**Data records:**

——————————

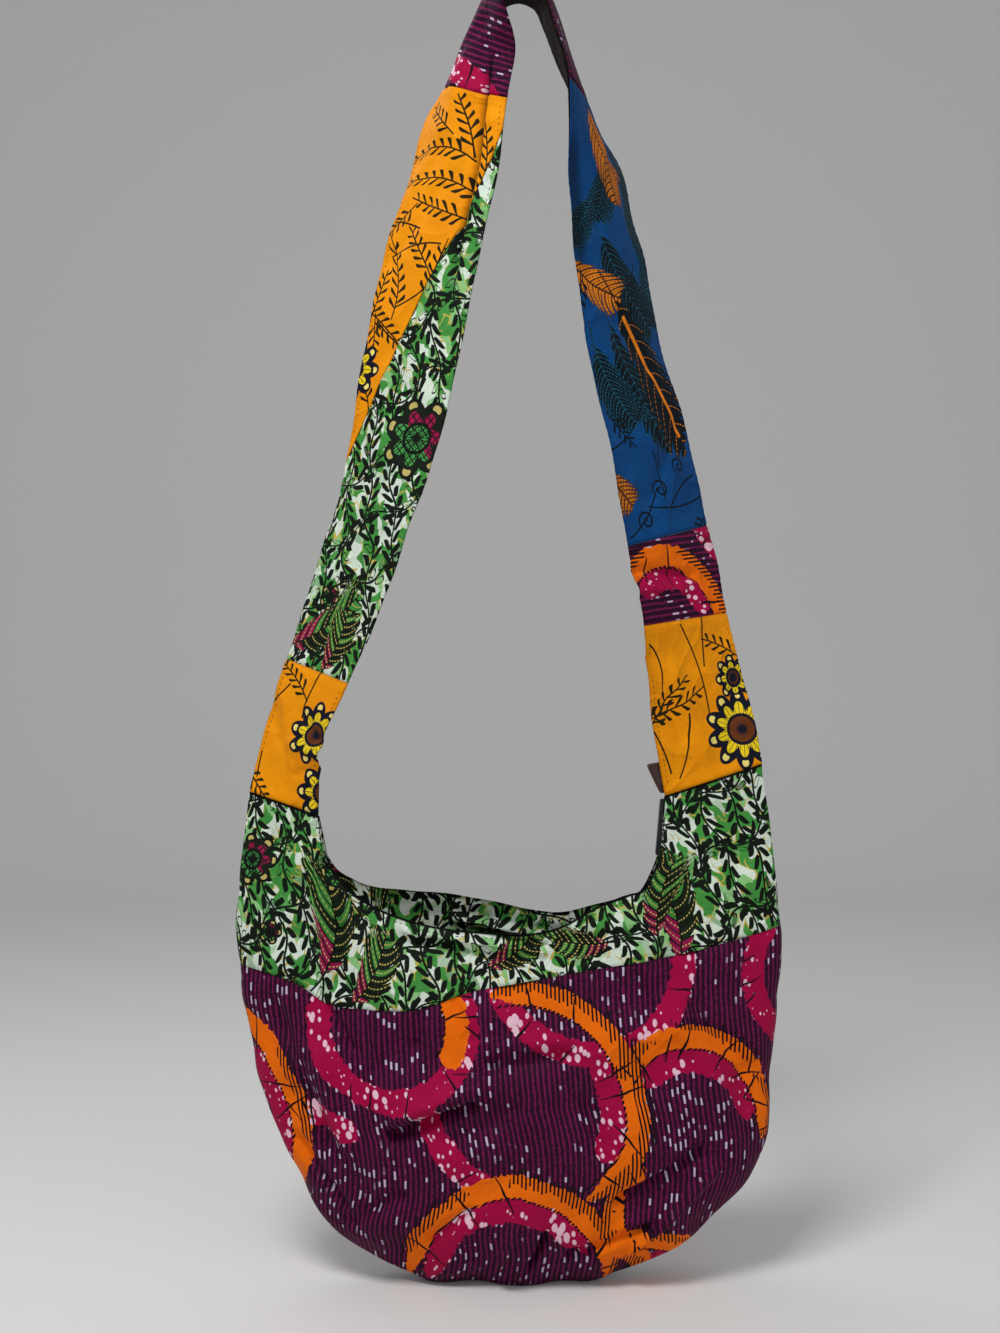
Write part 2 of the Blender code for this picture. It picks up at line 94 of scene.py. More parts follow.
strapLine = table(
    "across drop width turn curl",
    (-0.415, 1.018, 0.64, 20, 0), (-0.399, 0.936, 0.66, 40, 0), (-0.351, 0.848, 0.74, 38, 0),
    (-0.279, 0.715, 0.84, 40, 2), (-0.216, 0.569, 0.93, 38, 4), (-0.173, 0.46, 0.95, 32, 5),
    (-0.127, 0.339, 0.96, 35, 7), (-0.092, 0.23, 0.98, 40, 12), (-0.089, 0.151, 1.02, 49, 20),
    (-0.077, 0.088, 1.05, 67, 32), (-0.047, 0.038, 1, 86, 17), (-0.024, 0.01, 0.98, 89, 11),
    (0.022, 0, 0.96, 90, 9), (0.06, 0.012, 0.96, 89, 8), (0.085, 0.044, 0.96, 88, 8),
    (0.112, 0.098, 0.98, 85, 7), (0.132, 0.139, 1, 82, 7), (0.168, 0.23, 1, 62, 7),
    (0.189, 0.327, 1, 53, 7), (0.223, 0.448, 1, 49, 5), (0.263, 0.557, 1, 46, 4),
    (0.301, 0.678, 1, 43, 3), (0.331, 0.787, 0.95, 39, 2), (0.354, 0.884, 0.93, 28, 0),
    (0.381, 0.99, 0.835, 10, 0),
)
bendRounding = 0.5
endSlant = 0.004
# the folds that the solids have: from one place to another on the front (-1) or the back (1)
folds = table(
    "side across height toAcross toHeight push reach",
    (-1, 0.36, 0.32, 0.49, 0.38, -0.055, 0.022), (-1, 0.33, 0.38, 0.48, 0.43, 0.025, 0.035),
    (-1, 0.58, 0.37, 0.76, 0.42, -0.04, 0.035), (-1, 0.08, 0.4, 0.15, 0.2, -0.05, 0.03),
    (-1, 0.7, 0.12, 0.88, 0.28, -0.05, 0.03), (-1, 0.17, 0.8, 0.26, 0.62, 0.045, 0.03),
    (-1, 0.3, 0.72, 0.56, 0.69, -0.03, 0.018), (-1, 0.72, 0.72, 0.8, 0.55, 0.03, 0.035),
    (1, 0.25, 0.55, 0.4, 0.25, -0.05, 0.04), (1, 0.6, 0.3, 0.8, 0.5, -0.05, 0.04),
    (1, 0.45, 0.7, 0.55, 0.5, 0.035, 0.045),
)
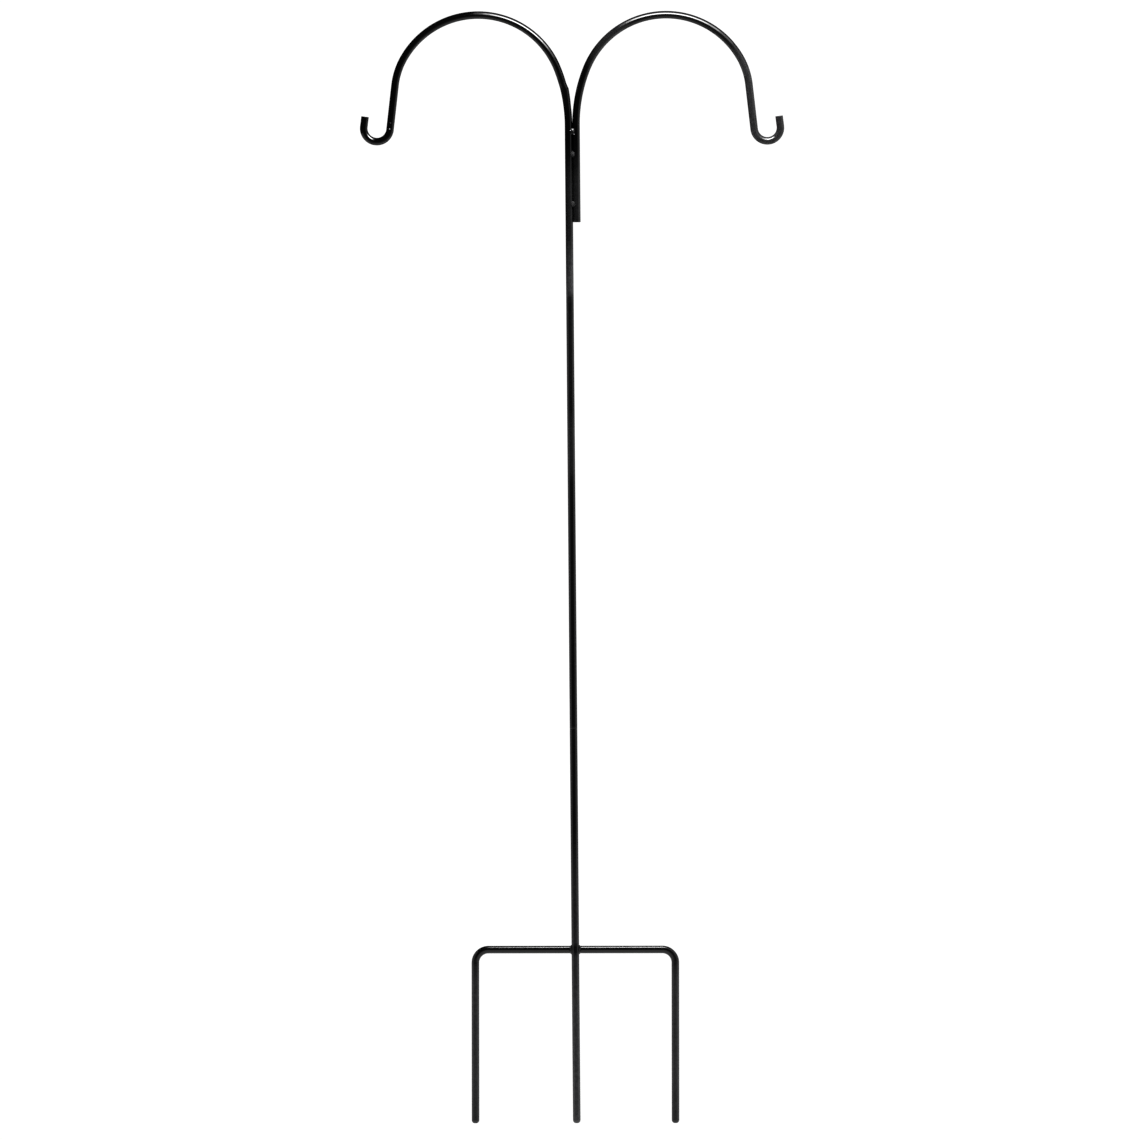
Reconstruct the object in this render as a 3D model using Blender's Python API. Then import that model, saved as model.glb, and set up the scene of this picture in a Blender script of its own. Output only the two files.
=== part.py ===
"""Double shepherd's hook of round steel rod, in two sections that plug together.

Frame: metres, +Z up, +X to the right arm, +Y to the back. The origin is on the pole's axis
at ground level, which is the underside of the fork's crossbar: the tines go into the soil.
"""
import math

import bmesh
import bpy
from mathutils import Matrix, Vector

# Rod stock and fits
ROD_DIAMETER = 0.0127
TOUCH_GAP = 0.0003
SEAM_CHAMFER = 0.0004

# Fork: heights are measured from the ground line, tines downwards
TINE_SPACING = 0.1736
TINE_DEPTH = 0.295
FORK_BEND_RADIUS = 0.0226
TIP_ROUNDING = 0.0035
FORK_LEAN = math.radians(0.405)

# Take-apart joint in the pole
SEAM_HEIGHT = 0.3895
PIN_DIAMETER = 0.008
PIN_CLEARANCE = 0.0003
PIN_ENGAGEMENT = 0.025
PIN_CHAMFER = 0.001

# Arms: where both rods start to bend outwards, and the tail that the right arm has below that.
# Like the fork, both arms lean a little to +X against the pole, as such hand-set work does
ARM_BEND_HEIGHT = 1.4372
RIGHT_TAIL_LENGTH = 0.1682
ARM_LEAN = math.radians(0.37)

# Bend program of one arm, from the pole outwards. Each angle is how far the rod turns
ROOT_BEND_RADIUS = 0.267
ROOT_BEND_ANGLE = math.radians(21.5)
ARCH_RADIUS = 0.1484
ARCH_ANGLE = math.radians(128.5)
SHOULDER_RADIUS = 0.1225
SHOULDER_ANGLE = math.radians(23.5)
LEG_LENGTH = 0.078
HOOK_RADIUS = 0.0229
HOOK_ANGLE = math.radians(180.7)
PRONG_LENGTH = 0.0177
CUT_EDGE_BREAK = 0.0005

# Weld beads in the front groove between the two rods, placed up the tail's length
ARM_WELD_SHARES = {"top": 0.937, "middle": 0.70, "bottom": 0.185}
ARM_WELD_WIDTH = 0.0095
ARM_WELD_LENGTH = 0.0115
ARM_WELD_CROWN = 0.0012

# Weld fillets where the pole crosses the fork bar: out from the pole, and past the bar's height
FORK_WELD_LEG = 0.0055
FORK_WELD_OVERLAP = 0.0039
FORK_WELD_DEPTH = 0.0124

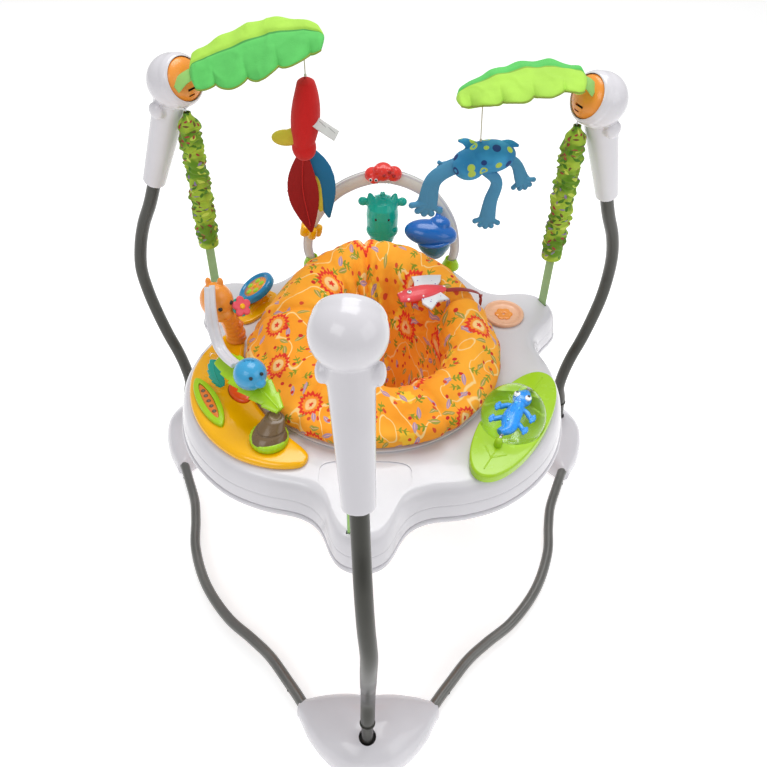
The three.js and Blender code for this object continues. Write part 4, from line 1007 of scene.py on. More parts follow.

——————————

**Written task:** Give the complete listing a second time, exactly as it reads.

**Task result:**
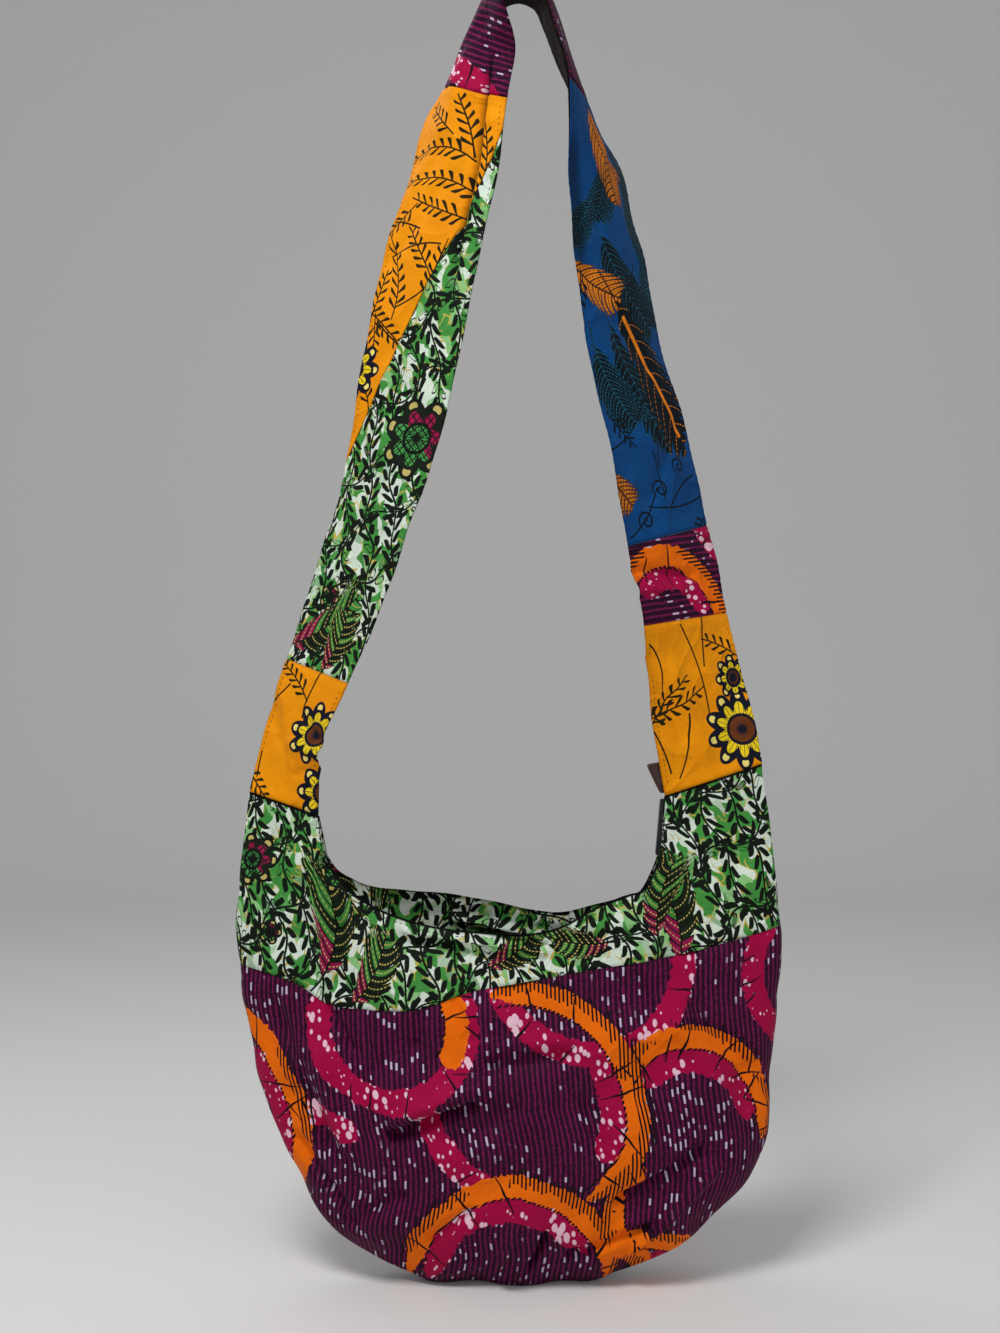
Write part 2 of the Blender code for this picture. It picks up at line 94 of scene.py. More parts follow.
strapLine = table(
    "across drop width turn curl",
    (-0.415, 1.018, 0.64, 20, 0), (-0.399, 0.936, 0.66, 40, 0), (-0.351, 0.848, 0.74, 38, 0),
    (-0.279, 0.715, 0.84, 40, 2), (-0.216, 0.569, 0.93, 38, 4), (-0.173, 0.46, 0.95, 32, 5),
    (-0.127, 0.339, 0.96, 35, 7), (-0.092, 0.23, 0.98, 40, 12), (-0.089, 0.151, 1.02, 49, 20),
    (-0.077, 0.088, 1.05, 67, 32), (-0.047, 0.038, 1, 86, 17), (-0.024, 0.01, 0.98, 89, 11),
    (0.022, 0, 0.96, 90, 9), (0.06, 0.012, 0.96, 89, 8), (0.085, 0.044, 0.96, 88, 8),
    (0.112, 0.098, 0.98, 85, 7), (0.132, 0.139, 1, 82, 7), (0.168, 0.23, 1, 62, 7),
    (0.189, 0.327, 1, 53, 7), (0.223, 0.448, 1, 49, 5), (0.263, 0.557, 1, 46, 4),
    (0.301, 0.678, 1, 43, 3), (0.331, 0.787, 0.95, 39, 2), (0.354, 0.884, 0.93, 28, 0),
    (0.381, 0.99, 0.835, 10, 0),
)
bendRounding = 0.5
endSlant = 0.004
# the folds that the solids have: from one place to another on the front (-1) or the back (1)
folds = table(
    "side across height toAcross toHeight push reach",
    (-1, 0.36, 0.32, 0.49, 0.38, -0.055, 0.022), (-1, 0.33, 0.38, 0.48, 0.43, 0.025, 0.035),
    (-1, 0.58, 0.37, 0.76, 0.42, -0.04, 0.035), (-1, 0.08, 0.4, 0.15, 0.2, -0.05, 0.03),
    (-1, 0.7, 0.12, 0.88, 0.28, -0.05, 0.03), (-1, 0.17, 0.8, 0.26, 0.62, 0.045, 0.03),
    (-1, 0.3, 0.72, 0.56, 0.69, -0.03, 0.018), (-1, 0.72, 0.72, 0.8, 0.55, 0.03, 0.035),
    (1, 0.25, 0.55, 0.4, 0.25, -0.05, 0.04), (1, 0.6, 0.3, 0.8, 0.5, -0.05, 0.04),
    (1, 0.45, 0.7, 0.55, 0.5, 0.035, 0.045),
)
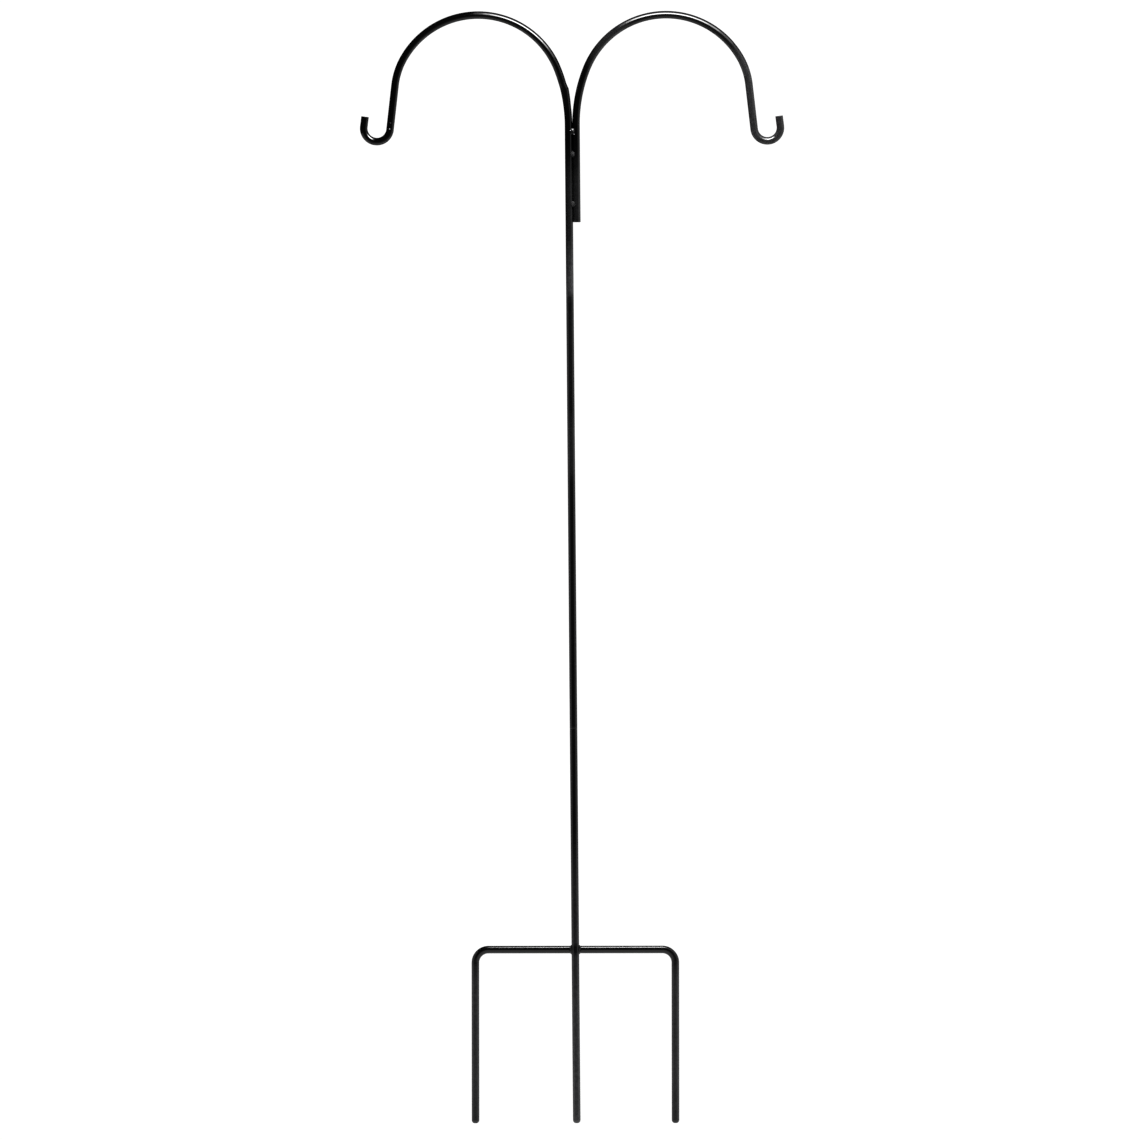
Reconstruct the object in this render as a 3D model using Blender's Python API. Then import that model, saved as model.glb, and set up the scene of this picture in a Blender script of its own. Output only the two files.
=== part.py ===
"""Double shepherd's hook of round steel rod, in two sections that plug together.

Frame: metres, +Z up, +X to the right arm, +Y to the back. The origin is on the pole's axis
at ground level, which is the underside of the fork's crossbar: the tines go into the soil.
"""
import math

import bmesh
import bpy
from mathutils import Matrix, Vector

# Rod stock and fits
ROD_DIAMETER = 0.0127
TOUCH_GAP = 0.0003
SEAM_CHAMFER = 0.0004

# Fork: heights are measured from the ground line, tines downwards
TINE_SPACING = 0.1736
TINE_DEPTH = 0.295
FORK_BEND_RADIUS = 0.0226
TIP_ROUNDING = 0.0035
FORK_LEAN = math.radians(0.405)

# Take-apart joint in the pole
SEAM_HEIGHT = 0.3895
PIN_DIAMETER = 0.008
PIN_CLEARANCE = 0.0003
PIN_ENGAGEMENT = 0.025
PIN_CHAMFER = 0.001

# Arms: where both rods start to bend outwards, and the tail that the right arm has below that.
# Like the fork, both arms lean a little to +X against the pole, as such hand-set work does
ARM_BEND_HEIGHT = 1.4372
RIGHT_TAIL_LENGTH = 0.1682
ARM_LEAN = math.radians(0.37)

# Bend program of one arm, from the pole outwards. Each angle is how far the rod turns
ROOT_BEND_RADIUS = 0.267
ROOT_BEND_ANGLE = math.radians(21.5)
ARCH_RADIUS = 0.1484
ARCH_ANGLE = math.radians(128.5)
SHOULDER_RADIUS = 0.1225
SHOULDER_ANGLE = math.radians(23.5)
LEG_LENGTH = 0.078
HOOK_RADIUS = 0.0229
HOOK_ANGLE = math.radians(180.7)
PRONG_LENGTH = 0.0177
CUT_EDGE_BREAK = 0.0005

# Weld beads in the front groove between the two rods, placed up the tail's length
ARM_WELD_SHARES = {"top": 0.937, "middle": 0.70, "bottom": 0.185}
ARM_WELD_WIDTH = 0.0095
ARM_WELD_LENGTH = 0.0115
ARM_WELD_CROWN = 0.0012

# Weld fillets where the pole crosses the fork bar: out from the pole, and past the bar's height
FORK_WELD_LEG = 0.0055
FORK_WELD_OVERLAP = 0.0039
FORK_WELD_DEPTH = 0.0124

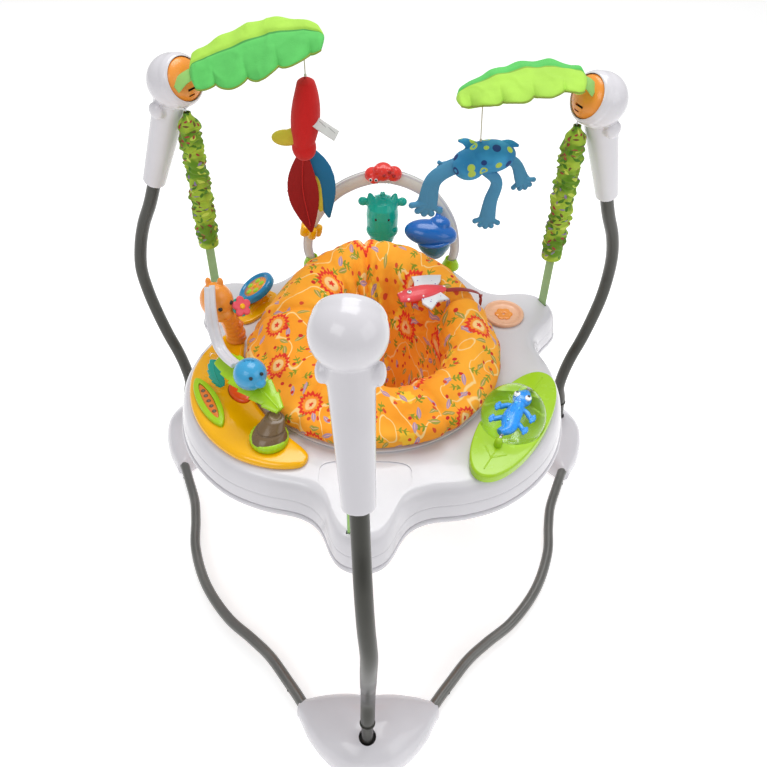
The three.js and Blender code for this object continues. Write part 4, from line 1007 of scene.py on. More parts follow.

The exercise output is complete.